* INFORMATION GIVEN *
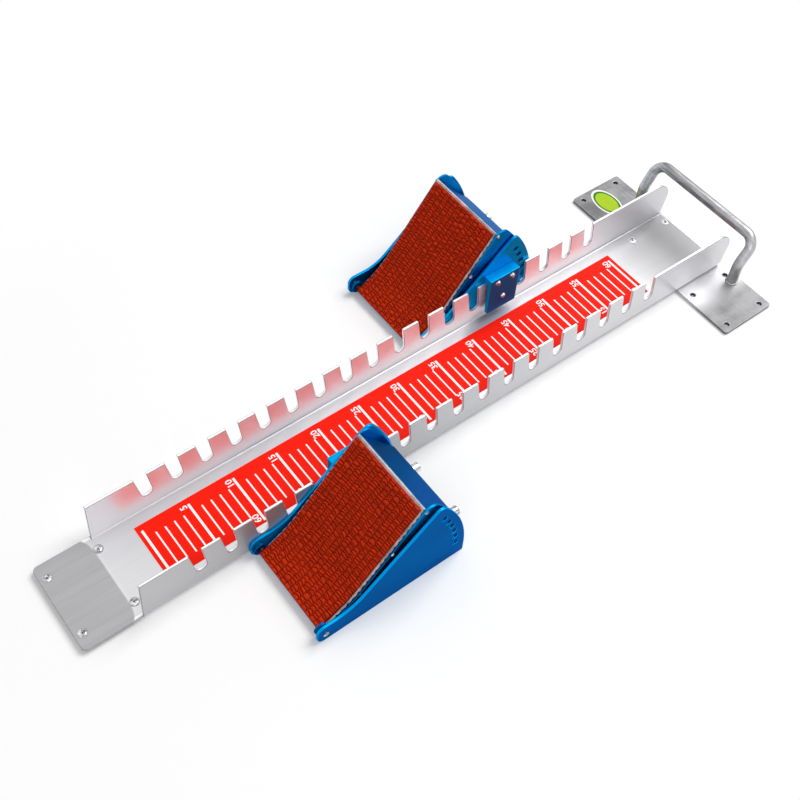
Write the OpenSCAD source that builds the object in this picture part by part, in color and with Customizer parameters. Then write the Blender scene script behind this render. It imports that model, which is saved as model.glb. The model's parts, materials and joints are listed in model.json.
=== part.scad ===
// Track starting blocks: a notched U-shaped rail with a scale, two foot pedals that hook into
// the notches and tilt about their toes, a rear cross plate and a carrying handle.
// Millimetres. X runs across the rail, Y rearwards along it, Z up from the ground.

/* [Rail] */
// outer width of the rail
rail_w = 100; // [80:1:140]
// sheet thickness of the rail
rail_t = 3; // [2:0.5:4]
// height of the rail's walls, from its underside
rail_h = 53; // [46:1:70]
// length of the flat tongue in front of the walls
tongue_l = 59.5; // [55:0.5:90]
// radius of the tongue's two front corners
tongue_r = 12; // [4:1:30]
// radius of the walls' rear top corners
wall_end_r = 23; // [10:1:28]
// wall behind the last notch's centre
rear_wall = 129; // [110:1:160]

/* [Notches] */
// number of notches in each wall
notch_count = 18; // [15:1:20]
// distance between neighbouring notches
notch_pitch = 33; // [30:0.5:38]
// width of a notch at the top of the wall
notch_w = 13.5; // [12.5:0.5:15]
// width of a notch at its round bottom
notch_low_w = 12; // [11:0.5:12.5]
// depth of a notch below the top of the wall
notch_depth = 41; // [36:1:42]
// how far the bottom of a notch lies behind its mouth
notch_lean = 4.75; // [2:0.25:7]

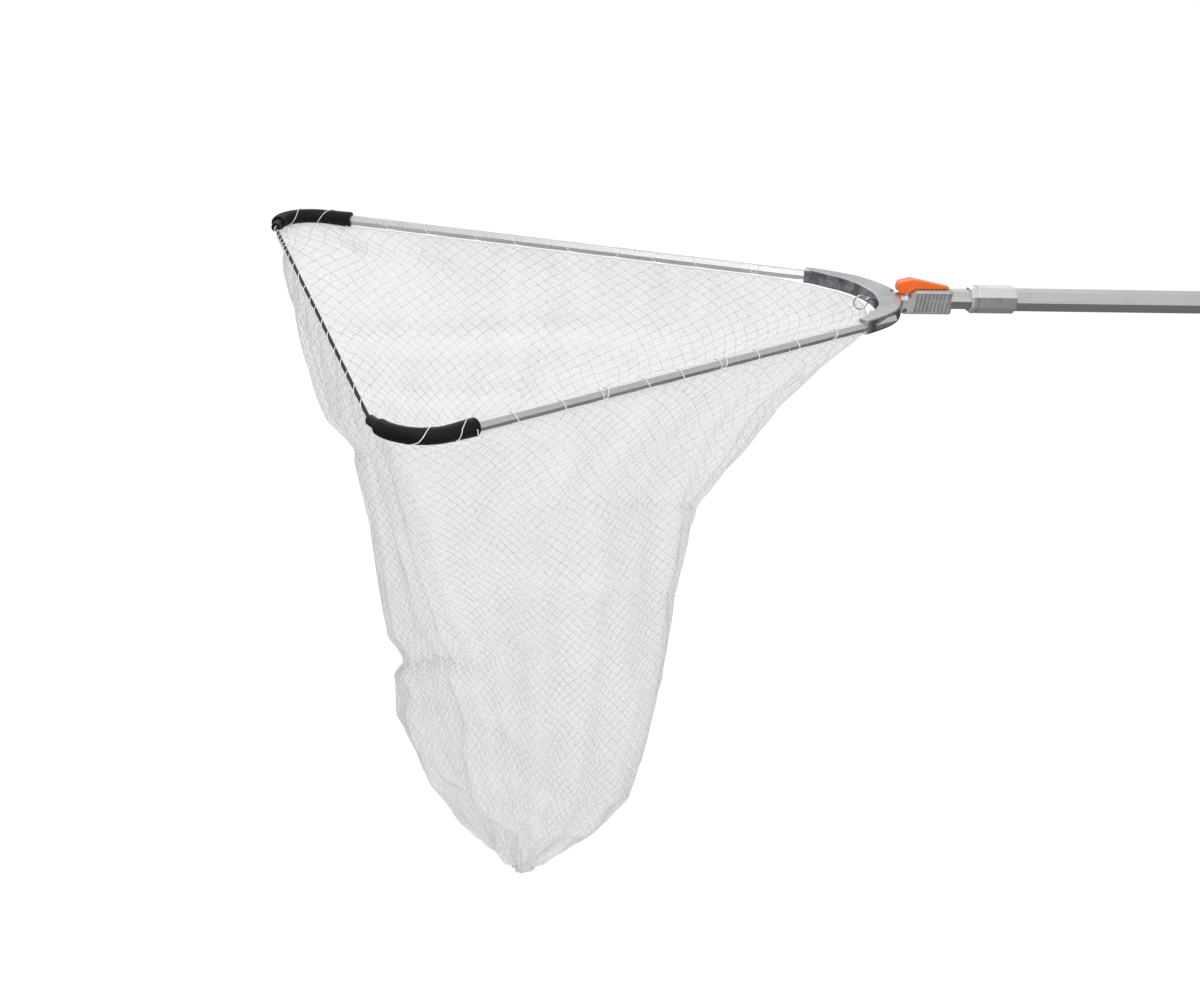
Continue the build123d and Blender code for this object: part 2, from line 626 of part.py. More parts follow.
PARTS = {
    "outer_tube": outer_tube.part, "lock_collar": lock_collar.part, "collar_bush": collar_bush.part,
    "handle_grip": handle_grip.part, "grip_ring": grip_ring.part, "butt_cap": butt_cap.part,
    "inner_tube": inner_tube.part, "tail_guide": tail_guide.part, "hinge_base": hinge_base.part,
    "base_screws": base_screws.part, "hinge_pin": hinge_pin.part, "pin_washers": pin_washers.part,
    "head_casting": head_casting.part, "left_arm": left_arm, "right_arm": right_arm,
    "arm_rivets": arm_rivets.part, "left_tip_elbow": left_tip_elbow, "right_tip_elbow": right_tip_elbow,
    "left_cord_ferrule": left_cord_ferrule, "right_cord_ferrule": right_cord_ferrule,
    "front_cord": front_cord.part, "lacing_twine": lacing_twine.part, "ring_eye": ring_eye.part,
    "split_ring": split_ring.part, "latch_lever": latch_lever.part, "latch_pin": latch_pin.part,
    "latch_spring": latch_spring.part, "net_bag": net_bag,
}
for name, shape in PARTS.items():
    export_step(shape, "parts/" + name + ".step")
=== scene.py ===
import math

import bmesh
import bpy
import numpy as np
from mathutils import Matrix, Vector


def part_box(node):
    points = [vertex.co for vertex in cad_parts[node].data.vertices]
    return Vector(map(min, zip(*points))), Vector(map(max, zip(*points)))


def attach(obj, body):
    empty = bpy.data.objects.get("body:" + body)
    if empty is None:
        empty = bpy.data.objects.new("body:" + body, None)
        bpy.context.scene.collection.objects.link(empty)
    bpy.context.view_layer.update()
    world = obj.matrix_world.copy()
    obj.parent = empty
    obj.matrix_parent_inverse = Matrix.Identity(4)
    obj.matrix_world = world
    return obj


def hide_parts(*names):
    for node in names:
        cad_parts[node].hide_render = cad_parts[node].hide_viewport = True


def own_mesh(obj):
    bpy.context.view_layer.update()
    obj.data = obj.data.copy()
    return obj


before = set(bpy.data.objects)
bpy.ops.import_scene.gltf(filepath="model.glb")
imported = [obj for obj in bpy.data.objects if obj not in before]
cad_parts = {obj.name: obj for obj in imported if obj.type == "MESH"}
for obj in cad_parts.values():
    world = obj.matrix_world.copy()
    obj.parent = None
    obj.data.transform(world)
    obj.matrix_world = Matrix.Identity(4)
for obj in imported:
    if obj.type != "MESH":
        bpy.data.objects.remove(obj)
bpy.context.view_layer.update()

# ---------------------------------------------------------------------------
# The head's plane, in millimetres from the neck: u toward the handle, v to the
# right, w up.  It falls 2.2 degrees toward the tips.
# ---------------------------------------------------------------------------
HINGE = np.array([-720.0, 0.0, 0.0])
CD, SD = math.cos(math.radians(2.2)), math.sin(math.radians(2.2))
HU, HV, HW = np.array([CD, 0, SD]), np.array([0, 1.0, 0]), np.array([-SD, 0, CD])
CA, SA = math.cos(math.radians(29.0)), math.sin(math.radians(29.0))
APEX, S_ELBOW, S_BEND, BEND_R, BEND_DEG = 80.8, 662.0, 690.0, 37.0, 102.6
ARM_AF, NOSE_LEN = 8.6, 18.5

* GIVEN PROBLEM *
Return the whole listing exactly.

* CORRECT ANSWER *
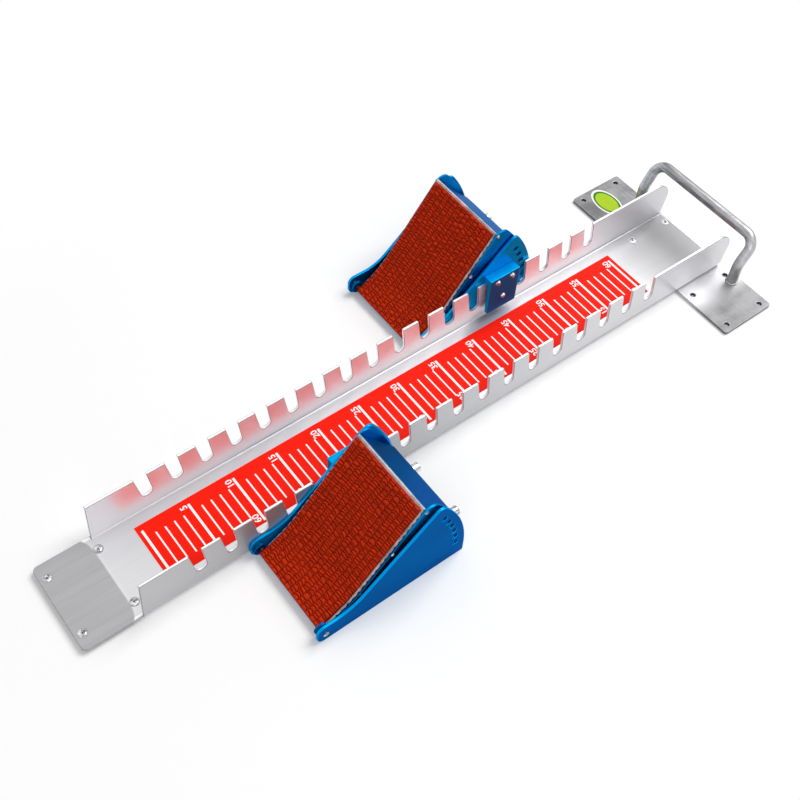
Write the OpenSCAD source that builds the object in this picture part by part, in color and with Customizer parameters. Then write the Blender scene script behind this render. It imports that model, which is saved as model.glb. The model's parts, materials and joints are listed in model.json.
=== part.scad ===
// Track starting blocks: a notched U-shaped rail with a scale, two foot pedals that hook into
// the notches and tilt about their toes, a rear cross plate and a carrying handle.
// Millimetres. X runs across the rail, Y rearwards along it, Z up from the ground.

/* [Rail] */
// outer width of the rail
rail_w = 100; // [80:1:140]
// sheet thickness of the rail
rail_t = 3; // [2:0.5:4]
// height of the rail's walls, from its underside
rail_h = 53; // [46:1:70]
// length of the flat tongue in front of the walls
tongue_l = 59.5; // [55:0.5:90]
// radius of the tongue's two front corners
tongue_r = 12; // [4:1:30]
// radius of the walls' rear top corners
wall_end_r = 23; // [10:1:28]
// wall behind the last notch's centre
rear_wall = 129; // [110:1:160]

/* [Notches] */
// number of notches in each wall
notch_count = 18; // [15:1:20]
// distance between neighbouring notches
notch_pitch = 33; // [30:0.5:38]
// width of a notch at the top of the wall
notch_w = 13.5; // [12.5:0.5:15]
// width of a notch at its round bottom
notch_low_w = 12; // [11:0.5:12.5]
// depth of a notch below the top of the wall
notch_depth = 41; // [36:1:42]
// how far the bottom of a notch lies behind its mouth
notch_lean = 4.75; // [2:0.25:7]

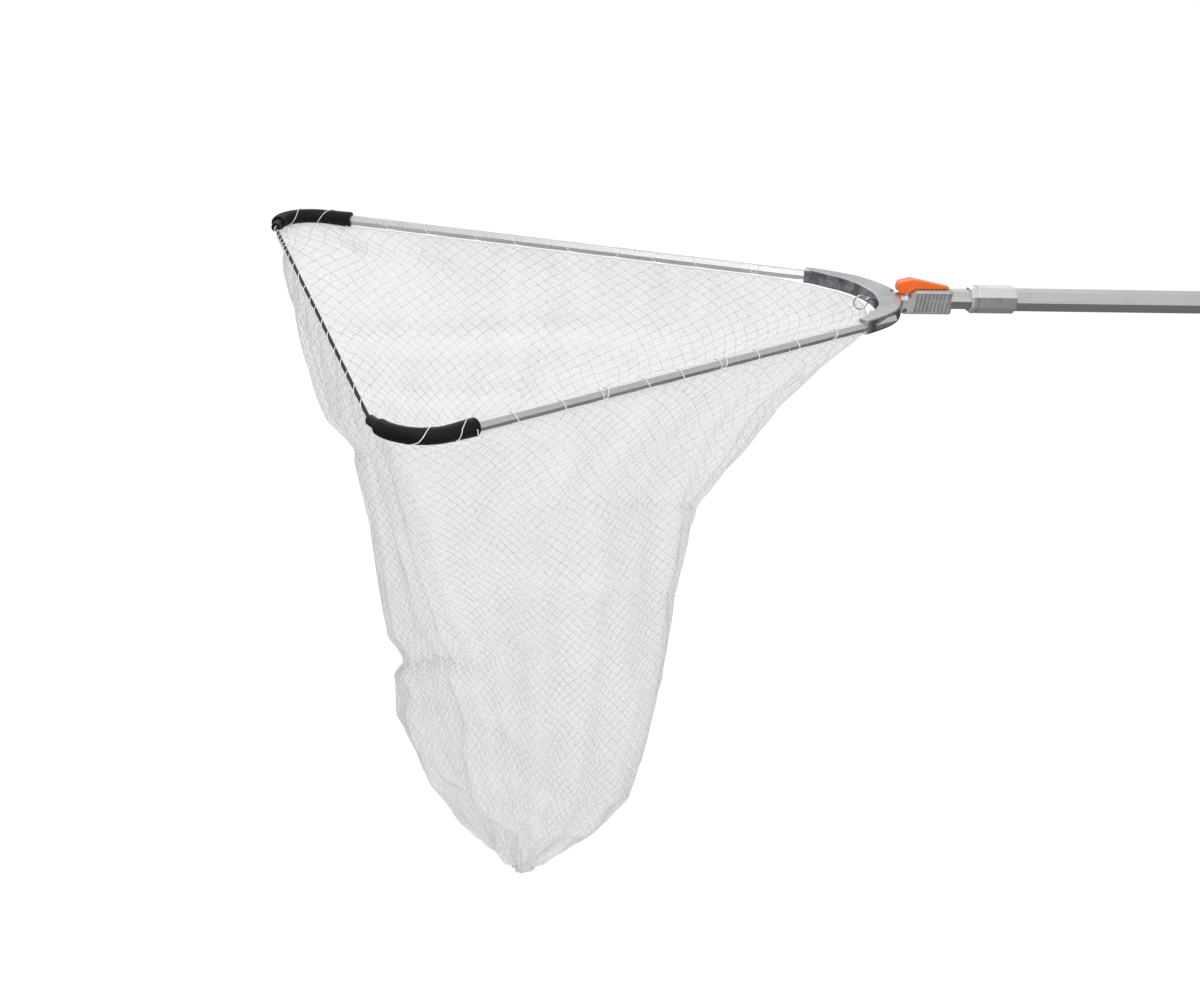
Continue the build123d and Blender code for this object: part 2, from line 626 of part.py. More parts follow.
PARTS = {
    "outer_tube": outer_tube.part, "lock_collar": lock_collar.part, "collar_bush": collar_bush.part,
    "handle_grip": handle_grip.part, "grip_ring": grip_ring.part, "butt_cap": butt_cap.part,
    "inner_tube": inner_tube.part, "tail_guide": tail_guide.part, "hinge_base": hinge_base.part,
    "base_screws": base_screws.part, "hinge_pin": hinge_pin.part, "pin_washers": pin_washers.part,
    "head_casting": head_casting.part, "left_arm": left_arm, "right_arm": right_arm,
    "arm_rivets": arm_rivets.part, "left_tip_elbow": left_tip_elbow, "right_tip_elbow": right_tip_elbow,
    "left_cord_ferrule": left_cord_ferrule, "right_cord_ferrule": right_cord_ferrule,
    "front_cord": front_cord.part, "lacing_twine": lacing_twine.part, "ring_eye": ring_eye.part,
    "split_ring": split_ring.part, "latch_lever": latch_lever.part, "latch_pin": latch_pin.part,
    "latch_spring": latch_spring.part, "net_bag": net_bag,
}
for name, shape in PARTS.items():
    export_step(shape, "parts/" + name + ".step")
=== scene.py ===
import math

import bmesh
import bpy
import numpy as np
from mathutils import Matrix, Vector


def part_box(node):
    points = [vertex.co for vertex in cad_parts[node].data.vertices]
    return Vector(map(min, zip(*points))), Vector(map(max, zip(*points)))


def attach(obj, body):
    empty = bpy.data.objects.get("body:" + body)
    if empty is None:
        empty = bpy.data.objects.new("body:" + body, None)
        bpy.context.scene.collection.objects.link(empty)
    bpy.context.view_layer.update()
    world = obj.matrix_world.copy()
    obj.parent = empty
    obj.matrix_parent_inverse = Matrix.Identity(4)
    obj.matrix_world = world
    return obj


def hide_parts(*names):
    for node in names:
        cad_parts[node].hide_render = cad_parts[node].hide_viewport = True


def own_mesh(obj):
    bpy.context.view_layer.update()
    obj.data = obj.data.copy()
    return obj


before = set(bpy.data.objects)
bpy.ops.import_scene.gltf(filepath="model.glb")
imported = [obj for obj in bpy.data.objects if obj not in before]
cad_parts = {obj.name: obj for obj in imported if obj.type == "MESH"}
for obj in cad_parts.values():
    world = obj.matrix_world.copy()
    obj.parent = None
    obj.data.transform(world)
    obj.matrix_world = Matrix.Identity(4)
for obj in imported:
    if obj.type != "MESH":
        bpy.data.objects.remove(obj)
bpy.context.view_layer.update()

# ---------------------------------------------------------------------------
# The head's plane, in millimetres from the neck: u toward the handle, v to the
# right, w up.  It falls 2.2 degrees toward the tips.
# ---------------------------------------------------------------------------
HINGE = np.array([-720.0, 0.0, 0.0])
CD, SD = math.cos(math.radians(2.2)), math.sin(math.radians(2.2))
HU, HV, HW = np.array([CD, 0, SD]), np.array([0, 1.0, 0]), np.array([-SD, 0, CD])
CA, SA = math.cos(math.radians(29.0)), math.sin(math.radians(29.0))
APEX, S_ELBOW, S_BEND, BEND_R, BEND_DEG = 80.8, 662.0, 690.0, 37.0, 102.6
ARM_AF, NOSE_LEN = 8.6, 18.5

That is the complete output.